The exercise
Stop after the line with "import Sketcher": repeat exactly every line before it, beginning with the first, and that line itself.

===============

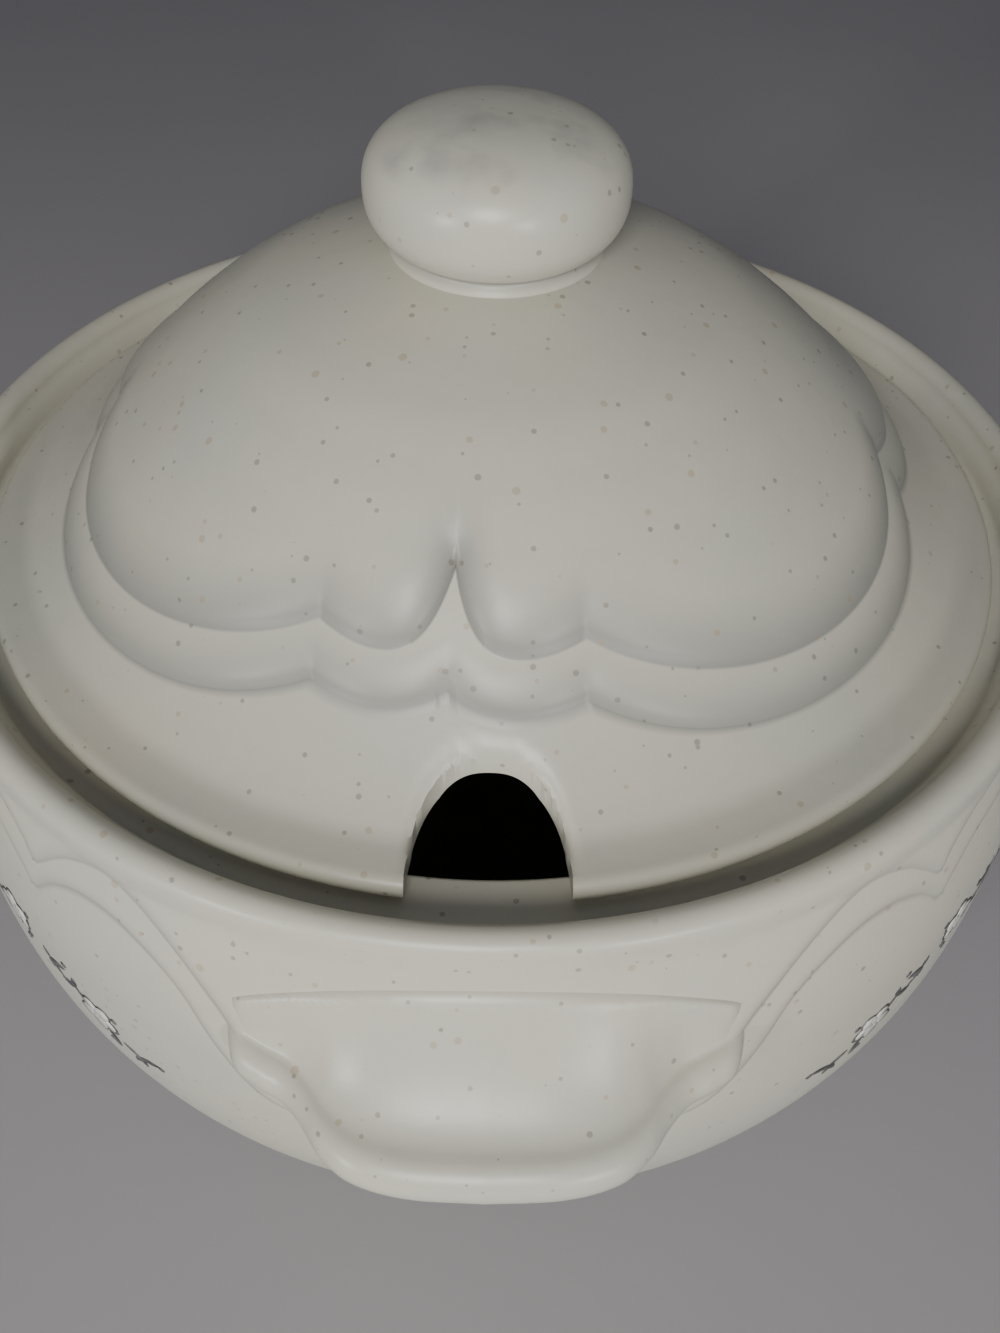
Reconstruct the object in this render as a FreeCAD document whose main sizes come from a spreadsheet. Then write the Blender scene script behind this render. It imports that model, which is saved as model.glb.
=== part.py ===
import FreeCAD, Part
import math
import os
import Sketcher

# A lidded stoneware soup tureen, in millimetres. The origin is the middle of the foot on the table,
# +Z is up, the two lug handles lie along Y, and the ladle notch of the lid faces -Y.

doc = FreeCAD.newDocument("soup_tureen")
sheet = doc.addObject("Spreadsheet::Sheet", "Sizes")


class Size:
    """A number together with the spreadsheet expression that it comes from."""

    def __init__(self, value, text):
        self.value = value
        self.text = text

    def __add__(self, other):
        other = as_size(other)
        return Size(self.value + other.value, f"({self.text} + {other.text})")

    def __sub__(self, other):
        other = as_size(other)
        return Size(self.value - other.value, f"({self.text} - {other.text})")

    def __mul__(self, other):
        other = as_size(other)
        return Size(self.value * other.value, f"({self.text} * {other.text})")

    def __truediv__(self, other):
        other = as_size(other)
        return Size(self.value / other.value, f"({self.text} / {other.text})")

    def __neg__(self):
        return Size(-self.value, f"(0 - {self.text})")


def as_size(value):
    if isinstance(value, Size):
        return value
    return Size(float(value), f"({value})")


def along_x(radius, degrees):
    turn = as_size(degrees)
    return radius * Size(math.sin(math.radians(turn.value)), f"sin({turn.text})")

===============

Correct output
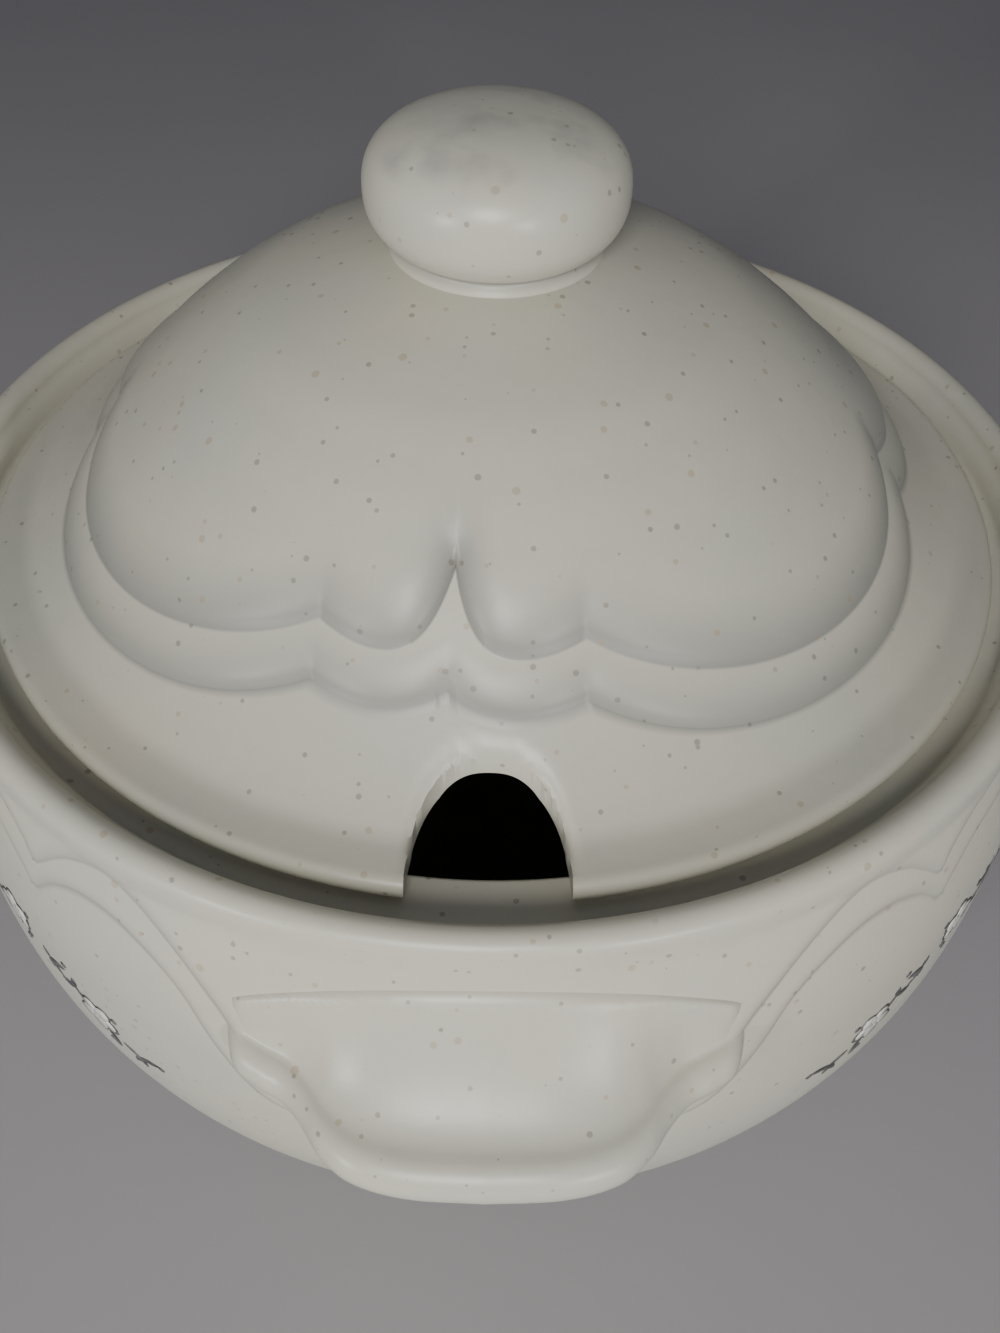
Reconstruct the object in this render as a FreeCAD document whose main sizes come from a spreadsheet. Then write the Blender scene script behind this render. It imports that model, which is saved as model.glb.
=== part.py ===
import FreeCAD, Part
import math
import os
import Sketcher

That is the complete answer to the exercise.